◆ **WORKING DATA**
--- START ---

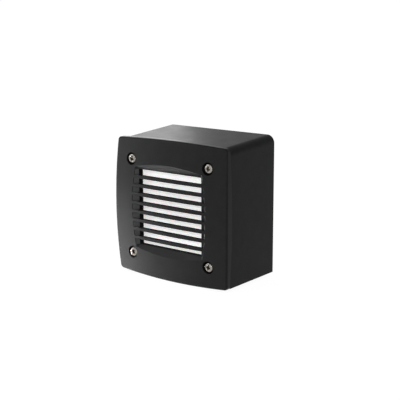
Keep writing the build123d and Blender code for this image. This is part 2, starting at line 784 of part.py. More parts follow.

--- END ---
--- START ---

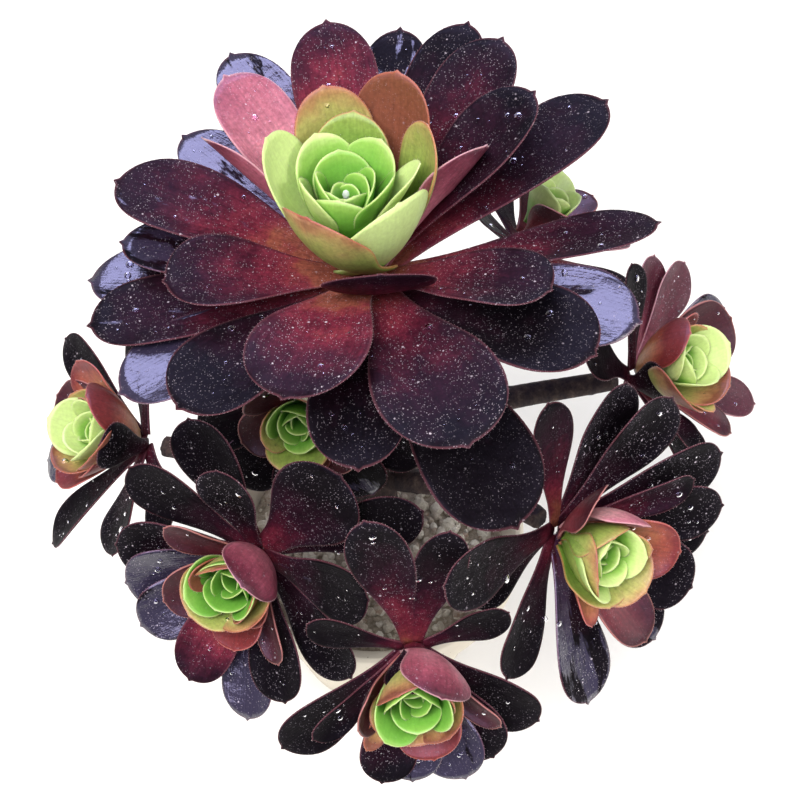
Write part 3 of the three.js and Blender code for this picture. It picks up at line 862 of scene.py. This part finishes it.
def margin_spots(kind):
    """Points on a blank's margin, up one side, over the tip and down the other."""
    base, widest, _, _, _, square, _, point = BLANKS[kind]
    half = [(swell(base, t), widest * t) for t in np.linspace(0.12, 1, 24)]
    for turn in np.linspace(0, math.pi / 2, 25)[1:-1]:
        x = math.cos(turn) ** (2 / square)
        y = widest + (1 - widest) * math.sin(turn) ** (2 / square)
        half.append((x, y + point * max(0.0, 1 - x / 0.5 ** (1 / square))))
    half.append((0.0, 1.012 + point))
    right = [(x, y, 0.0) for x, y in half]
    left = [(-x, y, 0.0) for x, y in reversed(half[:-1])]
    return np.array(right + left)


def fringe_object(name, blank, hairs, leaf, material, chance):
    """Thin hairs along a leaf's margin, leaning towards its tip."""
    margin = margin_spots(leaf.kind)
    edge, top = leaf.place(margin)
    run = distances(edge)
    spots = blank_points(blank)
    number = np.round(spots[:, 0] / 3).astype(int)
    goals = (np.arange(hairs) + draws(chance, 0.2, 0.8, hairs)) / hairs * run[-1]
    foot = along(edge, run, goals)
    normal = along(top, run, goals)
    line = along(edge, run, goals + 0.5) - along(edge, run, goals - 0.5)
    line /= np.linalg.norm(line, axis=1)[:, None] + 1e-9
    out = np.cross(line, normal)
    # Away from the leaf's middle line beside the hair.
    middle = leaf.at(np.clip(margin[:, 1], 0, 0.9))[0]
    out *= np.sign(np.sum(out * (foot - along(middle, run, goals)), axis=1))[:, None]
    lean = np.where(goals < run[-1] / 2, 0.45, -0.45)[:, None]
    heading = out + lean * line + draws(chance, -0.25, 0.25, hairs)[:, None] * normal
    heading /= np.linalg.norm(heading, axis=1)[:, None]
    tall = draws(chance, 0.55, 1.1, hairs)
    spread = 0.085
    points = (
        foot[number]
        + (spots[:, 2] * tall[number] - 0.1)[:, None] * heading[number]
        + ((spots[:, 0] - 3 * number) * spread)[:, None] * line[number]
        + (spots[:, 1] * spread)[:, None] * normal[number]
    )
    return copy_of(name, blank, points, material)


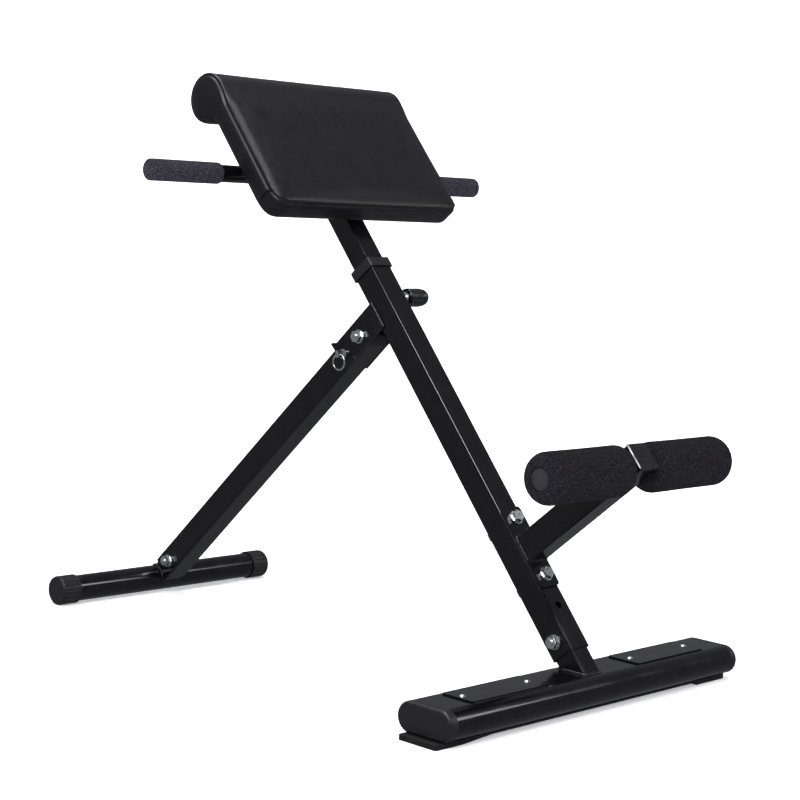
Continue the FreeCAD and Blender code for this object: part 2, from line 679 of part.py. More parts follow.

--- END ---

◆ **WRITTEN REQUEST**
Extract, from the material above, each line holding the word "More".

◆ **OUTPUT FOR THIS TASK**
Keep writing the build123d and Blender code for this image. This is part 2, starting at line 784 of part.py. More parts follow.
Continue the FreeCAD and Blender code for this object: part 2, from line 679 of part.py. More parts follow.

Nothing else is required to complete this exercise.